Notice that $n = 2$ fails since then \[a_1 = -2a_2 = 4a_4 = -8a_8 = \cdots\]Now we'll construct as sequence for all $n \ge 3$. Let the sequence be multiplicative, so $a_{ij} = a_ia_j$ for any $i,j \ge 1$. Thus it suffices to find $a_1,\ldots,a_n$ such that \[\sum_{i = 1}^n i \cdot a_i =0\]First assume that $n \ge 25$. A stronger version of Betrand's postulate implies there exists primes $p$ and $q$ such that \[\frac{5}{6}n < p < n \text{ and } \frac{5}{6}p < q < p \implies \frac{n}{2}<\frac{25}{36}n < q < p <n\]Thus, let all $a_i = 1$ for all $i \le n$ such that $i \neq p,q$. Since both $p,q > \frac{n}{2}$, after we do this, the sequence is still multiplicative. Now we need to find $a_p$ and $a_q$ with \[pa_p+qa_q = \text{some constant}\]Since $\gcd(p,q) = 1$, such $a_p$ and $a_q$ exist by Bezout's Lemma. For $n<25$, do the following: If $17 \le n < 25$, then take $p = 17$ and $q = 13$ and repeat the argument above. If $13 \le n < 17$, then take $p = 13$ and $q = 11$ and repeat the argument above. If $11 \le n < 13$, then take $p = 11$ and $q = 7$ and repeat the argument above. For $n = 10$, take $(1,-1,-1,1,7,1,4,-1,1,-7)$ as the first $10$ numbers. For $7 \le n \le 9$, then take $p = 7$ and $q = 5$ and repeat the argument above. For $n = 6$, take $(1,-1,6,1,3,-6)$ as the first $6$ numbers. For $n = 5$, take $(1,-1,4,1,-3)$ as the first $5$ numbers. For $n = 4$, take $(1,-1,-1,1)$ as the first $4$ numbers. For $n = 3$, take $(1,1,-1)$ as the first $3$ numbers.

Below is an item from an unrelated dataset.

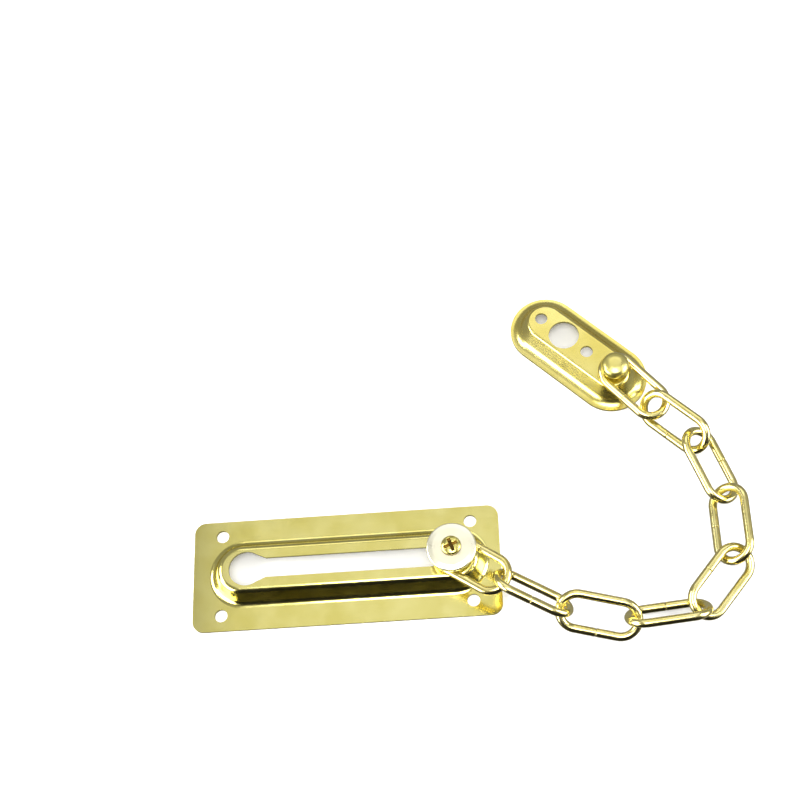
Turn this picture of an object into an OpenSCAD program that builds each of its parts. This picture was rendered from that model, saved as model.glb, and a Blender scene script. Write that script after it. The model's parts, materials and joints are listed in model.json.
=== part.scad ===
// Door chain guard: a slotted track plate, a knob that slides in the slot,
// nine chain links and an oval anchor plate with a domed rivet.
// Both plates lie with their backs on z = 0. The origin is the middle of the
// track plate. The slot runs along x. All sizes are millimetres.

/* [Track plate] */
// Length of the track plate
track_len = 108; // [90:1:130]
// Width of the track plate
track_wid = 40; // [32:1:50]
// Thickness of the sheet both plates are pressed from
sheet_t = 1.2; // [0.8:0.1:2]
// Radius of the plate corners
corner_r = 4; // [1:0.5:8]
// Height of the raised channel above the back of the plate
channel_h = 8; // [6.5:0.5:10]
// Width of the raised channel where it leaves the flat plate
channel_foot = 22.4; // [20:0.2:24]
// Width of the flat top of the raised channel
channel_top = 16; // [15:0.2:18]
// Where the left end of the channel starts
channel_x0 = -47; // [-50:0.5:-46]
// Where the right end of the channel stops
channel_x1 = 49.5; // [48:0.5:51]

/* [Slot] */
// Width of the slot
slot_w = 7; // [6.8:0.1:8]
// Diameter of the round entry at the left end of the slot
key_d = 12.2; // [11.9:0.1:13]
// Centre of the round entry
key_x = -34; // [-35:0.5:-30]
// Centre of the closed end of the slot, where the knob rests
slot_x = 38; // [30:0.5:38]

/* [Screw holes] */
// Diameter of the mounting holes
screw_d = 4.5; // [3.5:0.1:5]
// Hole spacing along the track plate
hole_dx = 88; // [80:1:92]
// Hole spacing across the track plate
hole_dy = 29; // [26:0.5:30]

/* [Knob] */
// Diameter of the round cap
cap_d = 17; // [14:0.5:20]
// Thickness of the round cap
cap_t = 2; // [1.5:0.1:3]
// Diameter of the barrel the first link hangs on
barrel_d = 6.4; // [5.5:0.1:7]
// Diameter of the collar that rides on the channel
collar_d = 11.4; // [9:0.2:13]
// Thickness of the collar
collar_t = 2; // [1.5:0.1:2.5]
// Free height between the collar and the cap
barrel_gap = 5.4; // [5:0.2:7]
// Diameter of the foot behind the slot
foot_d = 11.4; // [9:0.2:11.6]
// Thickness of the foot
foot_t = 1.6; // [1:0.1:2.5]
// Diameter of the screw head
head_d = 7; // [6:0.2:8]

/* [Chain] */
// Wire diameter
wire_d = 3; // [2.6:0.1:3.2]
// Length of one link over its wire
link_len = 30; // [29:0.5:31]
// Width of one link over its wire
link_wid = 15; // [14.5:0.5:15.5]
// Centre distance of two wires where links hook together
hook_d = 3.25; // [3.15:0.05:3.4]

/* [Anchor plate] */
// Length of the anchor plate
anchor_len = 57; // [50:1:65]
// Width of the anchor plate
anchor_wid = 26; // [24:0.5:28]
// Height of the raised middle of the anchor plate
anchor_h = 8; // [6:0.5:9]
// Width of the flat top of the raised middle
anchor_top = 13; // [12:0.5:15]
// Width of the raised middle where it leaves the rim
anchor_foot = 22; // [20:0.5:23]
// Diameter of the large hole
big_d = 11; // [9:0.5:12]
// Distance of the small holes from the large hole
small_dx = 10.7; // [9:0.1:12]
// Distance of the rivet from the large hole
rivet_x = 23.7; // [22:0.1:25]
// Direction of the anchor plate, degrees from x
anchor_yaw = -43.5; // [-50:0.5:-40]
// Diameter of the domed rivet head
dome_d = 10.4; // [9:0.2:11]
// Height of the domed rivet head
dome_h = 3.4; // [2.5:0.1:4]
// Diameter of the rivet neck
neck_d = 5; // [4:0.2:5.4]

/* [Hidden] */
$fn = 96;

// Small play left between parts that slide on each other
play = 0.2;
// Centre-line radius of a link end and half the centre-line length
end_r = (link_wid - wire_d) / 2;
half_l = (link_len - wire_d) / 2;
// Heights of the knob pieces, from the channel upwards
collar_z = channel_h + play;
barrel_z = collar_z + collar_t;
cap_z = barrel_z + barrel_gap;
foot_z = channel_h - sheet_t - play - foot_t;
// Neck of the knob inside the slot
stud_neck_d = slot_w - 2 * play;
// Eased corners of the round entry, measured from its centre
ease_x = key_d * 0.24;
ease_y = sqrt(key_d * key_d / 4 - ease_x * ease_x) - 0.2;
ease_end = key_d * 0.56;
// Place of the large hole of the anchor plate, and the height of the dome
big_x = 82;
big_y = 81.8;
dome_z = anchor_h + 4.4;
anchor_x0 = -21.7;

// How each link lies at rest: direction from x, rise above level and turn
// about its own length, in whole degrees, from the knob to the anchor
LIE = [
    [-35, 6, 6],
    [-27, -12, 128],
    [-13, -7, -152],
    [5, -1, -52],
    [49, 1, 23],
    [90, -2, -33],
    [112, 8, -151],
    [134, -7, -49],
    [134, 9, 1]
];
// Slack of each hook, in millimetres, from the second link on
SLACK = [0.3, 0.1, 0.1, 0.1, 1.7, 0.7, 3.3, 3.9];
// Middle of the wire of the first link at its knob end
first_x = 33.5;
first_y = 2.5;
first_z = 12.1;

// Length, width and face directions of a link that lies as q says
function dir_a(q) = [cos(q[1]) * cos(q[0]), cos(q[1]) * sin(q[0]), sin(q[1])];
function dir_s(q) = [-sin(q[0]), cos(q[0]), 0];
function dir_b(q) = cos(q[2]) * dir_s(q) + sin(q[2]) * cross(dir_a(q), dir_s(q));
function dir_n(q) = cross(dir_a(q), dir_b(q));
// Angle along the end of link q at which link w hooks in
function hook_angle(q, w) = atan2(dir_a(w) * dir_b(q), dir_a(w) * dir_a(q));
function hook_dir(q, t) = cos(t) * dir_a(q) + sin(t) * dir_b(q);
// Middle of link w when it hooks in link q, whose middle is c, with slack f
function next_mid(c, q, w, f) = c + (half_l - end_r) * dir_a(q)
    + end_r * hook_dir(q, hook_angle(q, w)) + (half_l - hook_d - f) * dir_a(w);
function link_mid(i) = i == 0
    ? [first_x, first_y, first_z] + half_l * dir_a(LIE[0])
    : next_mid(link_mid(i - 1), LIE[i - 1], LIE[i], SLACK[i - 1]);

// Flat outline with rounded corners
module rounded_outline(len, wid, r) {
    square([len - 2 * r, wid], center = true);
    square([len, wid - 2 * r], center = true);
    for (sx = [-1, 1], sy = [-1, 1]) {
        translate([sx * (len / 2 - r), sy * (wid / 2 - r)]) circle(r = r);
    }
}

// Long block with round ends and sloping sides: wide at z0, narrow at z1
module sloped_block(x0, x1, w0, w1, z0, z1) {
    xa = x0 + w0 / 2;
    xb = x1 - w0 / 2;
    translate([xa, 0, z0]) cylinder(h = z1 - z0, r1 = w0 / 2, r2 = w1 / 2);
    translate([xb, 0, z0]) cylinder(h = z1 - z0, r1 = w0 / 2, r2 = w1 / 2);
    translate([xa, 0, 0]) rotate([90, 0, 90]) linear_extrude(height = xb - xa)
        polygon([[-w0 / 2, z0], [w0 / 2, z0], [w1 / 2, z1], [-w1 / 2, z1]]);
}

// Wall thickness measured level across the sloping sides
wall = sheet_t * 1.1;

// Slotted plate, pressed in one piece: flat rim, raised channel, keyhole slot
module track_plate() {
    color([0.80, 0.66, 0.33]) difference() {
        union() {
            linear_extrude(height = sheet_t) rounded_outline(track_len, track_wid, corner_r);
            sloped_block(channel_x0, channel_x1, channel_foot, channel_top, 0, channel_h);
        }
        translate([0, 0, -1]) sloped_block(channel_x0 + wall, channel_x1 - wall,
            channel_foot - 2 * wall, channel_top - 2 * wall, 0, channel_h - sheet_t + 1);
        translate([key_x, 0, 0]) cylinder(h = channel_h + 5, d = key_d);
        translate([slot_x, 0, 0]) cylinder(h = channel_h + 5, d = slot_w);
        translate([key_x, -slot_w / 2, 0]) cube([slot_x - key_x, slot_w, channel_h + 5]);
        // Eased corners where the straight run meets the round entry
        translate([key_x, 0, 0]) linear_extrude(height = channel_h + 5)
            polygon([[0, -ease_y], [ease_x, -ease_y], [ease_end, -slot_w / 2],
                [ease_end, slot_w / 2], [ease_x, ease_y], [0, ease_y]]);
        for (sx = [-1, 1], sy = [-1, 1]) {
            translate([sx * hole_dx / 2, sy * hole_dy / 2, -1])
                cylinder(h = sheet_t + 2, d = screw_d);
        }
    }
}

// Turned stud of the knob: foot behind the slot, neck, collar and barrel
module slider_stud() {
    color([0.82, 0.68, 0.36]) translate([slot_x, 0, 0]) difference() {
        union() {
            translate([0, 0, foot_z]) cylinder(h = foot_t, d = foot_d);
            translate([0, 0, foot_z]) cylinder(h = collar_z - foot_z + 0.5, d = stud_neck_d);
            translate([0, 0, collar_z]) cylinder(h = collar_t, d = collar_d);
            translate([0, 0, collar_z]) cylinder(h = cap_z - collar_z, d = barrel_d);
        }
        translate([0, 0, cap_z - 6.5]) cylinder(h = 7, d = 3.1);
    }
}

// Round cap that keeps the first link on the barrel
module slider_cap() {
    color([0.86, 0.74, 0.44]) translate([slot_x, 0, cap_z]) difference() {
        rotate_extrude() polygon([[0, 0], [cap_d / 2 - 0.4, 0], [cap_d / 2, 0.4],
            [cap_d / 2, cap_t - 0.5], [cap_d / 2 - 0.5, cap_t], [0, cap_t]]);
        translate([0, 0, -1]) cylinder(h = cap_t + 2, d = 3.4);
    }
}

// Cross-recess screw that holds the cap on the stud
module slider_screw() {
    head_h = 2.2;
    dome_r = (head_d * head_d / 4 + head_h * head_h) / (2 * head_h);
    color([0.84, 0.72, 0.42]) translate([slot_x, 0, cap_z + cap_t]) difference() {
        union() {
            rotate_extrude() intersection() {
                translate([0, head_h - dome_r]) circle(r = dome_r);
                square([head_d / 2 + 1, head_h + 1]);
            }
            translate([0, 0, -cap_t - 5.5]) cylinder(h = cap_t + 6, d = 3);
        }
        translate([-1.7, -0.35, 0.9]) cube([3.4, 0.7, 3]);
        translate([-0.35, -1.7, 0.9]) cube([0.7, 3.4, 3]);
    }
}

// One welded wire link, laid out flat about its own middle; the cut ends of
// the wire meet with a hair-line gap in the middle of one side
module wire_link() {
    difference() {
        union() {
            for (s = [-1, 1]) {
                translate([end_r - half_l, s * end_r, 0]) rotate([0, 90, 0])
                    cylinder(h = 2 * (half_l - end_r), d = wire_d);
                translate([s * (half_l - end_r), 0, 0]) rotate([0, 0, -90 * s])
                    rotate_extrude(angle = 180) translate([end_r, 0]) circle(d = wire_d);
            }
        }
        translate([-0.05, end_r - wire_d, -wire_d]) cube([0.1, 2 * wire_d, 2 * wire_d]);
    }
}

// Link number i + 1 where it lies at rest
module placed_link(i) {
    q = LIE[i];
    a = dir_a(q);
    b = dir_b(q);
    n = dir_n(q);
    c = link_mid(i);
    color([0.80, 0.64, 0.30]) multmatrix([[a[0], b[0], n[0], c[0]],
        [a[1], b[1], n[1], c[1]], [a[2], b[2], n[2], c[2]], [0, 0, 0, 1]]) wire_link();
}

// Chain links, from the knob to the anchor
module link_1() placed_link(0);
module link_2() placed_link(1);
module link_3() placed_link(2);
module link_4() placed_link(3);
module link_5() placed_link(4);
module link_6() placed_link(5);
module link_7() placed_link(6);
module link_8() placed_link(7);
module link_9() placed_link(8);

// Oval plate for the door frame, pressed in one piece with a raised middle
module anchor_plate() {
    rim = (anchor_wid - anchor_foot) / 2;
    xa = anchor_x0;
    xb = anchor_x0 + anchor_len;
    color([0.80, 0.66, 0.33]) translate([big_x, big_y, 0]) rotate([0, 0, anchor_yaw]) difference() {
        union() {
            translate([(xa + xb) / 2, 0, 0]) linear_extrude(height = sheet_t)
                rounded_outline(anchor_len, anchor_wid, anchor_wid / 2 - 0.01);
            sloped_block(xa + rim, xb - rim, anchor_foot, anchor_top, 0, anchor_h);
        }
        translate([0, 0, -1]) sloped_block(xa + rim + wall, xb - rim - wall,
            anchor_foot - 2 * wall, anchor_top - 2 * wall, 0, anchor_h - sheet_t + 1);
        cylinder(h = anchor_h + 5, d = big_d);
        for (s = [-1, 1]) {
            translate([s * small_dx, 0, 0]) cylinder(h = anchor_h + 5, d = screw_d);
        }
        translate([rivet_x, 0, 0]) cylinder(h = anchor_h + 5, d = 4.2);
    }
}

// Rivet in the anchor plate: domed head, neck for the last link, closed tail
module anchor_rivet() {
    dome_r = (dome_d * dome_d / 4 + dome_h * dome_h) / (2 * dome_h);
    color([0.84, 0.70, 0.38]) translate([big_x, big_y, 0]) rotate([0, 0, anchor_yaw])
        translate([rivet_x, 0, 0]) {
            translate([0, 0, dome_z]) rotate_extrude() intersection() {
                translate([0, dome_h - dome_r]) circle(r = dome_r);
                square([dome_d / 2 + 1, dome_h + 1]);
            }
            translate([0, 0, anchor_h]) cylinder(h = dome_z - anchor_h + 0.5, d = neck_d);
            translate([0, 0, anchor_h - sheet_t - 0.5]) cylinder(h = sheet_t + 1, d = 4.1);
            translate([0, 0, anchor_h - sheet_t - 1.4]) cylinder(h = 1.4, d = 7);
        }
}

track_plate();
slider_stud();
slider_cap();
slider_screw();
link_1();
link_2();
link_3();
link_4();
link_5();
link_6();
link_7();
link_8();
link_9();
anchor_plate();
anchor_rivet();
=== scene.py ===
# %% [markdown]
# # A brass door chain guard
#
# The guard has two pressed plates, a knob that slides in a slot, nine wire
# links and a domed rivet. This file builds the visible pieces one by one, as
# one would by hand in Blender: draw a section, spin it, press it, cut it,
# round its edges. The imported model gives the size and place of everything,
# so it is loaded first; each of its parts is hidden once a piece stands for it.

# %% Load the fixed frame
import json
import math

import bmesh
import bpy
from mathutils import Matrix, Vector

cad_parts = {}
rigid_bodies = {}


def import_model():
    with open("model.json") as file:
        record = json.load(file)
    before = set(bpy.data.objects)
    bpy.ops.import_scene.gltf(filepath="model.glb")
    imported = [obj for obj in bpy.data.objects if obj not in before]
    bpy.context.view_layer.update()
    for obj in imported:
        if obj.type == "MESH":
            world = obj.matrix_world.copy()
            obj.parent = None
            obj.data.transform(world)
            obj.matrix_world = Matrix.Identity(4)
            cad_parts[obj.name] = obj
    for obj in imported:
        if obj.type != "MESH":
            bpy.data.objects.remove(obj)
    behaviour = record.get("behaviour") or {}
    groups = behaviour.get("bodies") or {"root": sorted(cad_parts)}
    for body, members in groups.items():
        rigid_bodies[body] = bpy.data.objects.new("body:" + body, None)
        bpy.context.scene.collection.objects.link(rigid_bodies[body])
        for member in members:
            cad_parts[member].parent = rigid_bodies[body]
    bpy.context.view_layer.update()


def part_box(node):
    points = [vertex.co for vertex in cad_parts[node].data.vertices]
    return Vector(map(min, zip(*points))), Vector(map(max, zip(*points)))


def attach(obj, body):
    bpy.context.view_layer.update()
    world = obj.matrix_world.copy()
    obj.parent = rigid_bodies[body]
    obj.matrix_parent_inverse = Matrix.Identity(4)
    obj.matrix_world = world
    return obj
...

Similar two primes solution as above except without Bezout (I wrote this up at school today had to use Word)

We claim that the answer is always positive except for $n=2$. First of all, it's clear that no such sequence exists for $n=2$ since $v_2(a_1)$ would need to be arbitrarly large, which is impossible for any non zero $a_1$. Next, we exhibit sequences that work for $n=3,4,\ldots,8$ : $\star$ For $n=p$ prime, take $a_k=\left(-\frac{p-1}{2}\right)^{v_p(k)}$. $\star$ For $n=4$, take $a_k=(-1)^{v_2(k)+v_3(k)}$, and for $n=8$ take $a_k=(-1)^{v_2(k)+v_3(k)+v_5(k)}$. $\star$ For $n=6$, take $a_k=(-3)^{v_3(k)}\times 4^{v_5(k)}$. Here is what we do for a general $n$. We want to construct a sequence of the form $a_k=\prod_{p}A_p^{v_p(k)}$, where the product ranges over all primes $p\le n$ (all $A_p$'s are constant). Then, for such a sequence to work, the $A_p's$ must be the root of some multivariable polynomial. For $n=9$, take $A_2=A_3=1$, then, since the only $5$ and $7$ terms that show up will be $5A_5+7A_7$, we can adjust by Bezout to get a working sequence. For $n\ge 10$, take a prime $n/2<q\le n$ and a prime $r$ with $n/4<r\le n/2$. We assign the value $1$ to all $A_p$'s with $p\ne q,r$. Then, the monomials containing $r$'s will be either $rA_r$, or $rA_r+2rA_r=3rA_r$, or $rA_r+2rA_r+3rA_r=6rA_r$. On the other hand, the only monomial containing $q$ will be $qA_q$. Since $q>n/2$, we have $q\ge 7$, so again we get two coprime bases and the result follows with Bezout. $\square$

We claim that \[\boxed{\text{$n$ works iff $n \geq 3$}}\]. It is obvious to see why $n=2$, does not work because of $\nu_2$ issues. We will prove the converse now. Lemma(Chebyshev's Estimate)There exists two distinct prime number in the range $\left(\frac{n}2,n\right]$ iff $n \neq 4$, $6$, $10$. Proof: Use the Prime Number Theorem and some manual computation. $\square$. So we will first prove the result holds for $n=4$, $6$, $10$. See that one can take $\bullet$ For $n=4$, take $a_k={(-1)}^{\nu_2(k)+\nu_3(k)}$. $\bullet$ For $n=6$, take $a_k={(-2)}^{\nu_2(k)} \cdot 2^{\nu_3(k)}$. $\bullet$ For $n=10$, take $a_k=2^{\nu_5(k)} \cdot {(-9)}^{\nu_7(k)}$. Now for the other $n$, let $\frac{n}2 <p \leq q \leq n$ and then look at the equation \[p(X-1)+q(Y-1)=-\frac{(n)(n+1)}2\]which obviously has solutions and see that \[a_k=X^{\nu_p(k)} \cdot Y^{\nu_q(k)} \text{ if $p \neq q$}\]\[a_k={(X+Y)}^{\nu_p(k)} \text{ if $p=q$}\]works fine.